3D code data
•••••

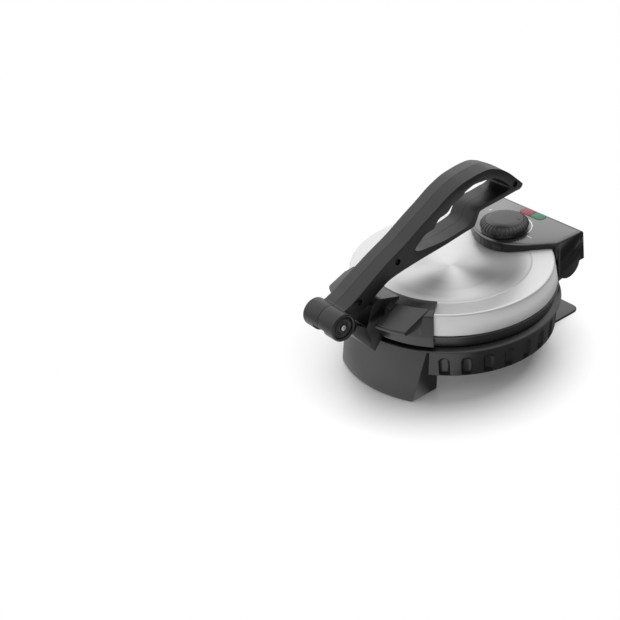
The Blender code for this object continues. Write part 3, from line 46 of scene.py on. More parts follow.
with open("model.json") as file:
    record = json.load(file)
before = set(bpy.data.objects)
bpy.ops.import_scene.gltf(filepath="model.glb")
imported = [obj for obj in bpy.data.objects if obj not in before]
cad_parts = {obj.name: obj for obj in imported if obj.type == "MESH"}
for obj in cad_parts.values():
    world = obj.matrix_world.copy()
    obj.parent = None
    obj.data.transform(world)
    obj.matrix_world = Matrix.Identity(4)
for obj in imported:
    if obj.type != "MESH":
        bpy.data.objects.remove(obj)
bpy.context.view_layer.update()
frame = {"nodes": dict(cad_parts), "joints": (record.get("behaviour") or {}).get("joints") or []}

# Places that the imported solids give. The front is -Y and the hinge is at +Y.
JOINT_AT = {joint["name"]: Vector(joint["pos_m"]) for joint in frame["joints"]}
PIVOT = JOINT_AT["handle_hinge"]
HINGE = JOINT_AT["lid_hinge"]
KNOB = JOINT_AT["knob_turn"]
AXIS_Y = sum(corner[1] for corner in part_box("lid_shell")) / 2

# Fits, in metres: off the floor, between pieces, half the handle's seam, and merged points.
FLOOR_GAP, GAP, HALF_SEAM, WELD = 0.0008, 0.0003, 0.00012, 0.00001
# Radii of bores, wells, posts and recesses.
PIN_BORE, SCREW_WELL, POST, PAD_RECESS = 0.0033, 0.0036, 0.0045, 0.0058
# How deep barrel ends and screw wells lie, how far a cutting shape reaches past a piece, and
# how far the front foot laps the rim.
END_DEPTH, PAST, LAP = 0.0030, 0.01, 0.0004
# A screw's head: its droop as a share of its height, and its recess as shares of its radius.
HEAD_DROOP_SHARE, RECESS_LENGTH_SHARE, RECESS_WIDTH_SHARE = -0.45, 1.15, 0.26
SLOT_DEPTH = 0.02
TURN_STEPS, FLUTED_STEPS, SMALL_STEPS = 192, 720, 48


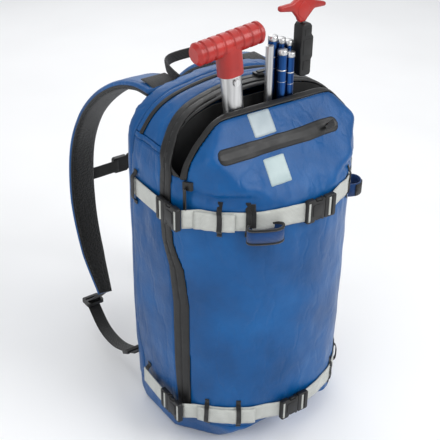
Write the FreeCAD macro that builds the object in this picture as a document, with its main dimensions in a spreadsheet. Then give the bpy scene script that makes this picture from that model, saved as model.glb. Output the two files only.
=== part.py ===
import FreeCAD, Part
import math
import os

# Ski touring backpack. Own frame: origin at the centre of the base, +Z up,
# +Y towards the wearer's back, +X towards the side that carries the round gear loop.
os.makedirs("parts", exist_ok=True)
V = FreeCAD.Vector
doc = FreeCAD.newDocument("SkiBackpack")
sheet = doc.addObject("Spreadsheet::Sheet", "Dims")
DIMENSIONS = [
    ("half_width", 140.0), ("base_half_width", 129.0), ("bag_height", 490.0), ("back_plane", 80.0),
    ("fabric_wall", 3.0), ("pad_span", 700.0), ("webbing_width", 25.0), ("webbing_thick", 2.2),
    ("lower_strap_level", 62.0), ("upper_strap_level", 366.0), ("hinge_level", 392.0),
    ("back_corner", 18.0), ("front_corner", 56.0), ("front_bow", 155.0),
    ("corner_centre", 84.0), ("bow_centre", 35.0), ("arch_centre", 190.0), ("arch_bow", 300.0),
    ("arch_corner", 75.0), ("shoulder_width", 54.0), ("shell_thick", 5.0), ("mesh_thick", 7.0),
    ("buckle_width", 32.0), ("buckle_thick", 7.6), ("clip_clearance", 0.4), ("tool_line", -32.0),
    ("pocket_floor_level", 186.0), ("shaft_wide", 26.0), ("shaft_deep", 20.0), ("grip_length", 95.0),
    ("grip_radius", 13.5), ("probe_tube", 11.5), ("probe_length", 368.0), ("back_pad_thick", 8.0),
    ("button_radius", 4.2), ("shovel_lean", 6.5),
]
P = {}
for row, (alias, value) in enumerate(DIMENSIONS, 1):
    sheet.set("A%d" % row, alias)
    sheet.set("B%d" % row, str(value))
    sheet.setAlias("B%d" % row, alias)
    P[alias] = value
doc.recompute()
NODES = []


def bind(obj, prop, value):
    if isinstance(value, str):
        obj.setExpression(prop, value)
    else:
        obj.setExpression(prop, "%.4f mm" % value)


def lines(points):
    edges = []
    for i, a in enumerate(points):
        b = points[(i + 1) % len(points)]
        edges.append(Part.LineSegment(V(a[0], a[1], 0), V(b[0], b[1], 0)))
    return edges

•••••

TASK BRIEF> Copy down the material exactly as written.

FINAL RESULT>
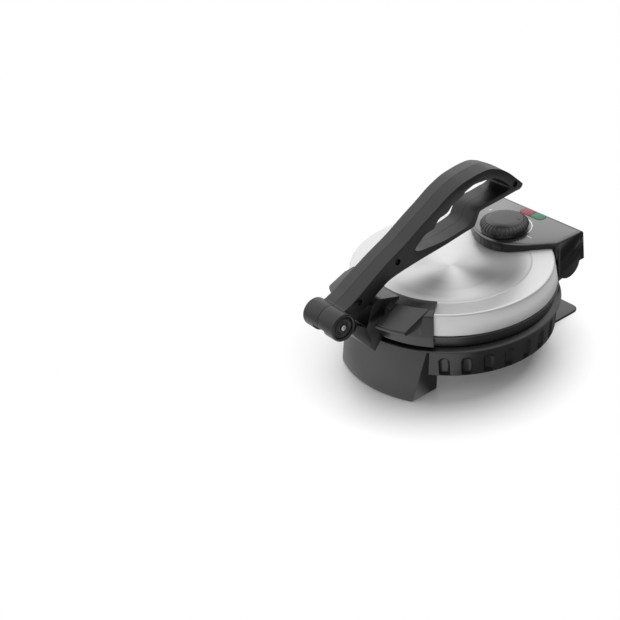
The Blender code for this object continues. Write part 3, from line 46 of scene.py on. More parts follow.
with open("model.json") as file:
    record = json.load(file)
before = set(bpy.data.objects)
bpy.ops.import_scene.gltf(filepath="model.glb")
imported = [obj for obj in bpy.data.objects if obj not in before]
cad_parts = {obj.name: obj for obj in imported if obj.type == "MESH"}
for obj in cad_parts.values():
    world = obj.matrix_world.copy()
    obj.parent = None
    obj.data.transform(world)
    obj.matrix_world = Matrix.Identity(4)
for obj in imported:
    if obj.type != "MESH":
        bpy.data.objects.remove(obj)
bpy.context.view_layer.update()
frame = {"nodes": dict(cad_parts), "joints": (record.get("behaviour") or {}).get("joints") or []}

# Places that the imported solids give. The front is -Y and the hinge is at +Y.
JOINT_AT = {joint["name"]: Vector(joint["pos_m"]) for joint in frame["joints"]}
PIVOT = JOINT_AT["handle_hinge"]
HINGE = JOINT_AT["lid_hinge"]
KNOB = JOINT_AT["knob_turn"]
AXIS_Y = sum(corner[1] for corner in part_box("lid_shell")) / 2

# Fits, in metres: off the floor, between pieces, half the handle's seam, and merged points.
FLOOR_GAP, GAP, HALF_SEAM, WELD = 0.0008, 0.0003, 0.00012, 0.00001
# Radii of bores, wells, posts and recesses.
PIN_BORE, SCREW_WELL, POST, PAD_RECESS = 0.0033, 0.0036, 0.0045, 0.0058
# How deep barrel ends and screw wells lie, how far a cutting shape reaches past a piece, and
# how far the front foot laps the rim.
END_DEPTH, PAST, LAP = 0.0030, 0.01, 0.0004
# A screw's head: its droop as a share of its height, and its recess as shares of its radius.
HEAD_DROOP_SHARE, RECESS_LENGTH_SHARE, RECESS_WIDTH_SHARE = -0.45, 1.15, 0.26
SLOT_DEPTH = 0.02
TURN_STEPS, FLUTED_STEPS, SMALL_STEPS = 192, 720, 48


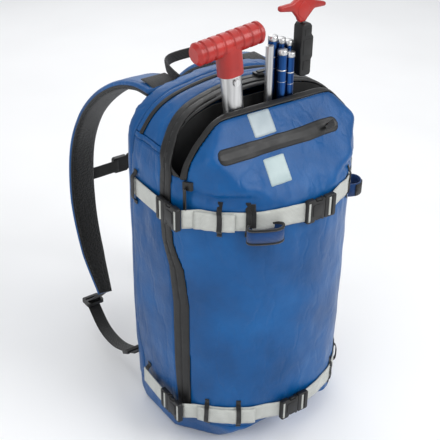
Write the FreeCAD macro that builds the object in this picture as a document, with its main dimensions in a spreadsheet. Then give the bpy scene script that makes this picture from that model, saved as model.glb. Output the two files only.
=== part.py ===
import FreeCAD, Part
import math
import os

# Ski touring backpack. Own frame: origin at the centre of the base, +Z up,
# +Y towards the wearer's back, +X towards the side that carries the round gear loop.
os.makedirs("parts", exist_ok=True)
V = FreeCAD.Vector
doc = FreeCAD.newDocument("SkiBackpack")
sheet = doc.addObject("Spreadsheet::Sheet", "Dims")
DIMENSIONS = [
    ("half_width", 140.0), ("base_half_width", 129.0), ("bag_height", 490.0), ("back_plane", 80.0),
    ("fabric_wall", 3.0), ("pad_span", 700.0), ("webbing_width", 25.0), ("webbing_thick", 2.2),
    ("lower_strap_level", 62.0), ("upper_strap_level", 366.0), ("hinge_level", 392.0),
    ("back_corner", 18.0), ("front_corner", 56.0), ("front_bow", 155.0),
    ("corner_centre", 84.0), ("bow_centre", 35.0), ("arch_centre", 190.0), ("arch_bow", 300.0),
    ("arch_corner", 75.0), ("shoulder_width", 54.0), ("shell_thick", 5.0), ("mesh_thick", 7.0),
    ("buckle_width", 32.0), ("buckle_thick", 7.6), ("clip_clearance", 0.4), ("tool_line", -32.0),
    ("pocket_floor_level", 186.0), ("shaft_wide", 26.0), ("shaft_deep", 20.0), ("grip_length", 95.0),
    ("grip_radius", 13.5), ("probe_tube", 11.5), ("probe_length", 368.0), ("back_pad_thick", 8.0),
    ("button_radius", 4.2), ("shovel_lean", 6.5),
]
P = {}
for row, (alias, value) in enumerate(DIMENSIONS, 1):
    sheet.set("A%d" % row, alias)
    sheet.set("B%d" % row, str(value))
    sheet.setAlias("B%d" % row, alias)
    P[alias] = value
doc.recompute()
NODES = []


def bind(obj, prop, value):
    if isinstance(value, str):
        obj.setExpression(prop, value)
    else:
        obj.setExpression(prop, "%.4f mm" % value)


def lines(points):
    edges = []
    for i, a in enumerate(points):
        b = points[(i + 1) % len(points)]
        edges.append(Part.LineSegment(V(a[0], a[1], 0), V(b[0], b[1], 0)))
    return edges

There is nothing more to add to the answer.